Haupt, Heinz-Gerhard and Torp, Claudius (eds.): Die Konsumgesellschaft in Deutschland 1890-1990, gives a good understanding of the background to the food crises of 1915-1919 as well as a specific article on the subject by Belinda Davis - Konsum im ersten Weltkreige within that.

The situation had been for some years that like Great Britain, Germany with its increased industrialisation and the mass movement to urbanisation could no longer feed itself without imports. Its farming was often backward even by the standards of the time, with land laws in many places making farms uneconomic and higher levels of production dependent on no longer obtainable fertilsier. Much German land was not suitable for the production of food staples and in other places only relatively low yields of some crops could be grown. The breadbasket of the Reich was Provinz Posen, where despite the growth of the Landesbahnen, distribution was weak and production relied on the old three-field system. Of course, by the start of 1919, Posen was in the hands of the Polish rebels as part of the Posener Aufstand - the province being massively polish (and many of the "Germans" in some areas were actually Yiddish-speaking Jews). There were a number of policy mistakes early on, some dating back to the start of the decade (the SPD's success in 1912 was partly down to the price of bread), the lack of control of prices until 1916, the call up of agricultural workers in some areas, the enforced slaughter of livestock in areas where even potatoes and turnips wouldn't thrive.

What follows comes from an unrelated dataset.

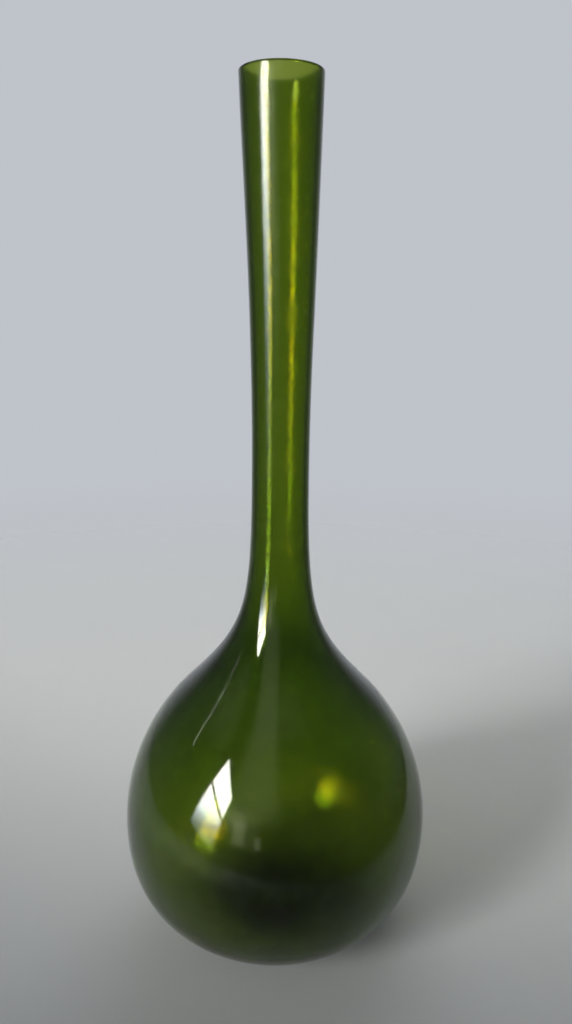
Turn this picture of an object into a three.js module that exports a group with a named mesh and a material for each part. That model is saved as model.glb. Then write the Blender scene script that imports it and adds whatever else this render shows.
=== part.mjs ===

Hindenburg's use of Wer nicht arbeitet der soll nicht essen had impacted the morale not just of civilians but of military forces which received news of near starvation at home. There were also internal issues, such as the difference in rations between forces on the front, the Bavarians had much better (although still poor) rations than Prussians due to agricultural Bayern holding food back.

Frankly, the Germans did well to keep a lid on it until November 1918.